The gray tree that grew in the meadow, on the edge of the pond, was cut down yesterday. It was dead and winter was coming with wind and snow, but there was a sadness coming upon its massive and hollow stump in the foggy afternoon. I stood on the stump and looked into the rotted hole that was once the base wondering where will the crows perch as they summon the dawn with raspy calls?
Before Daniel was born there was an apple orchard behind the house. The trees were over one hundred years old planted by some distant family member whose name has long been forgotten. Due to lack of upkeep the trees had stopped producing apples and were covered in poison ivy but the birds loved the orchard, as did Mama, and the other wildlife that slinked and scurried in the tall grass under the low hanging branches.

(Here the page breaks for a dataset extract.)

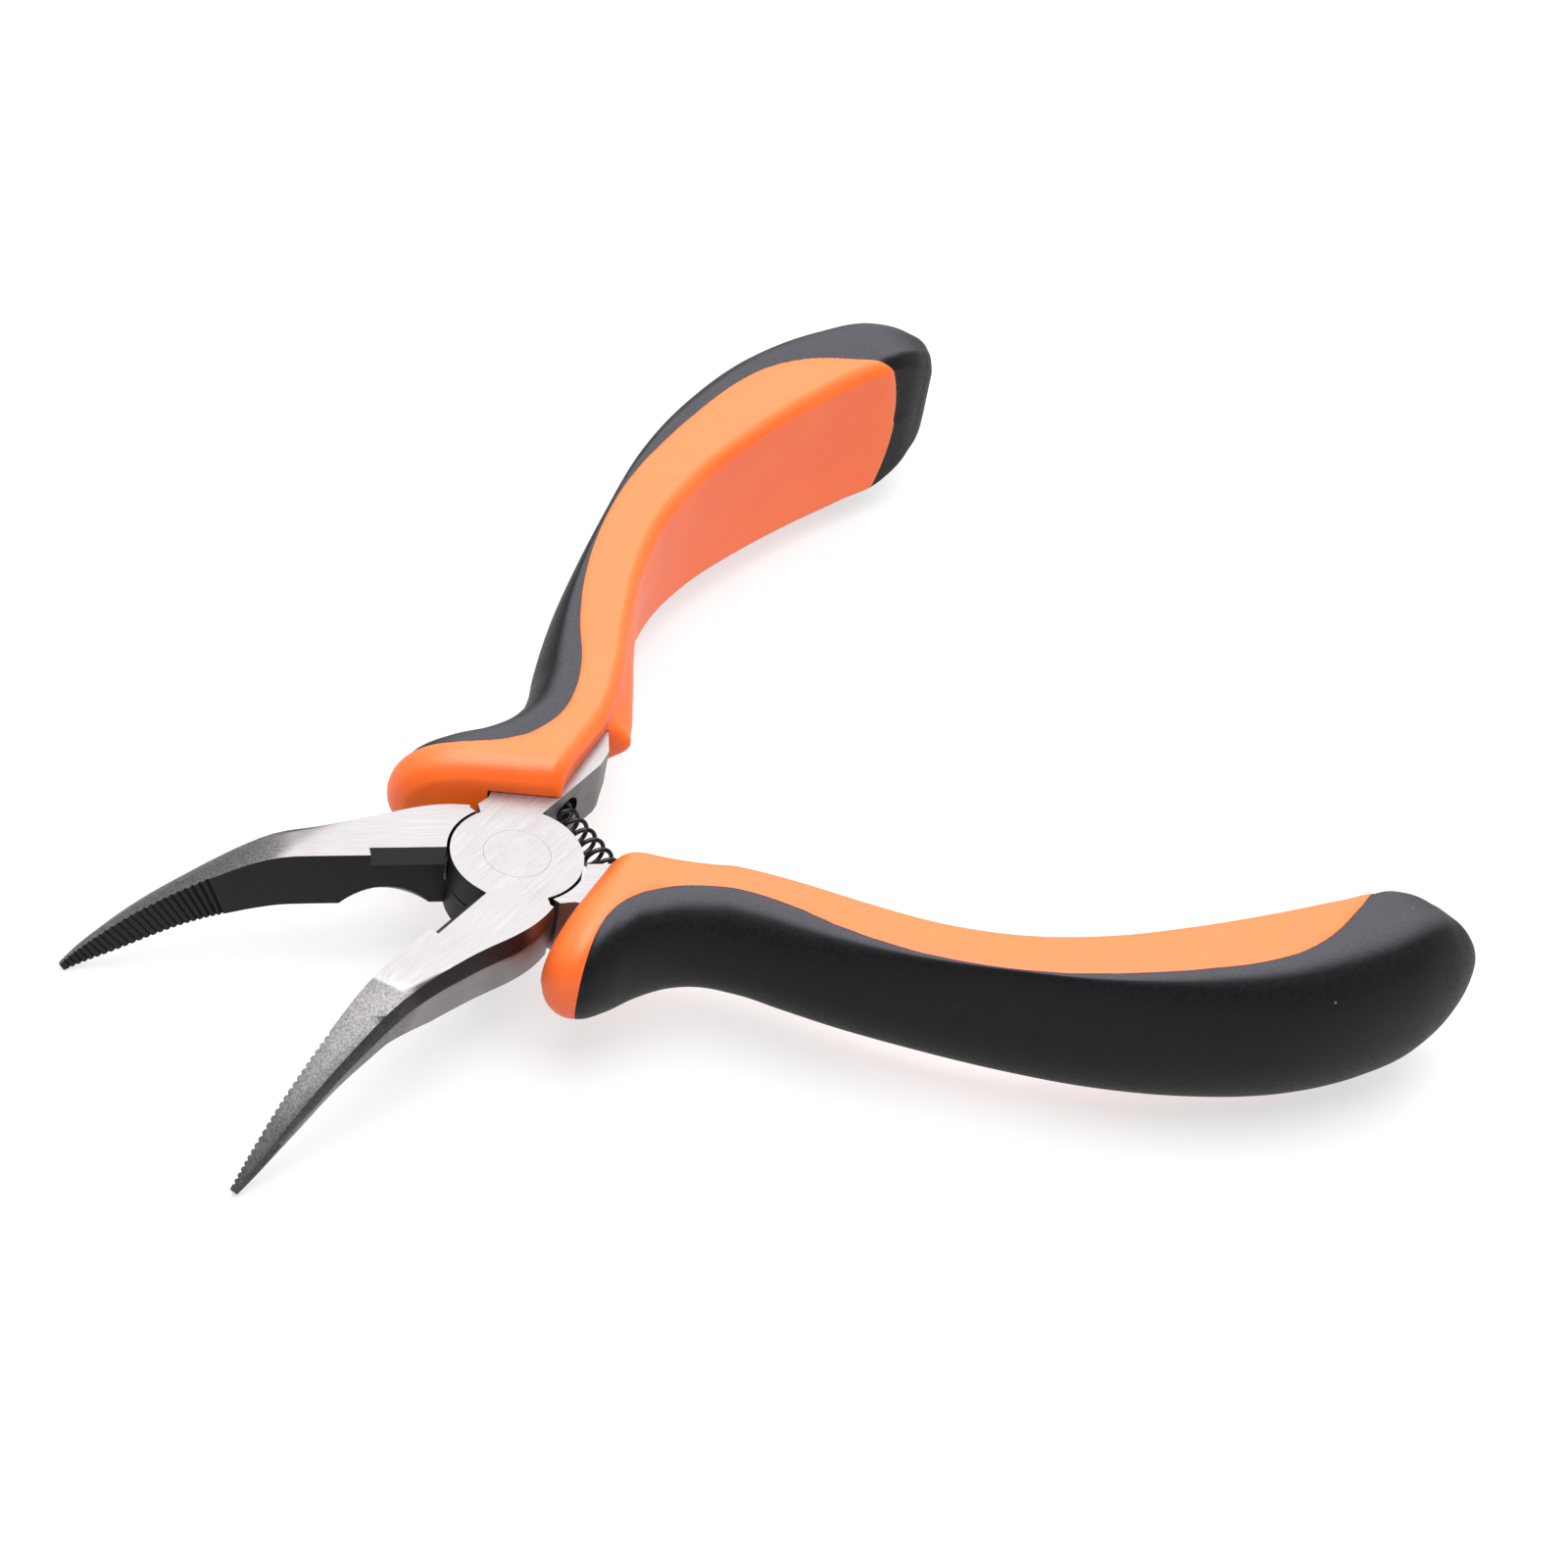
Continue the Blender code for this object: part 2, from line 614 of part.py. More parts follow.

“Falling right down,” Dad said into to Billy Burton while standing in the driveway. Billy leaned from the pickup window, “know what you mean,” he said, “Hate to see good land going to waste.” A few weeks later Billy came back and cut the orchard down. Dad had him come on a Sunday morning because we would be at church, and Mama, who was against the cutting of the orchard, would not be there to see it destroyed. But Billy was not done by the time we got home and Dad, Mama, and I walked behind the house to watch the bulldozer push down the last of the gnarled old trees as swallows swooped and dived catching the bugs disturbed from their hiding places. The bugs began to swarm forming a frantic cloud that moved before and around each toppling tree. Mama started to cry, and Dad said, “Ellen it had to be done.” His voice was harsher then he intended it to be, but to him the trees were dead and winter was coming with wind and snow.
Dad did instruct Billy to leave one apple tree standing. This particular tree stood away from the rest of the orchard on a rise of land behind the barn. This tree never produced edible apples only hard deformed fruit we threw into the empty cornfield in fall but the tree was not in bad condition and Dad could fit the lawn mower under it in the summer, a prerequisite to any tree standing on the property. The apple tree was my favorite place growing up for it was far enough from the house to feel free, close enough to feel safe, and high enough to keep a watch on the way back field that abutted the Great Dane kennel.
One winter full of wind and snow Mum, Dan, and I took a walk. As we rounded the corner of the barn something golden red flashed at the base of the apple tree. It was a dead fox. One of the foxes back feet was wrapped in wire; bloody it dangled from a bit of skin. “What happened?” I kept asking, “it must have got caught in a trap of some kind,” Mum said. The body was still only the tail blew back and forth in the wind. In the late afternoon sun all four of our shadows shadow stretched long and blue across the snow. Mum took our hands and led us back to the house.
Last summer the apple tree finally succumbed to old age, ants and rot. Dad cut it down for firewood.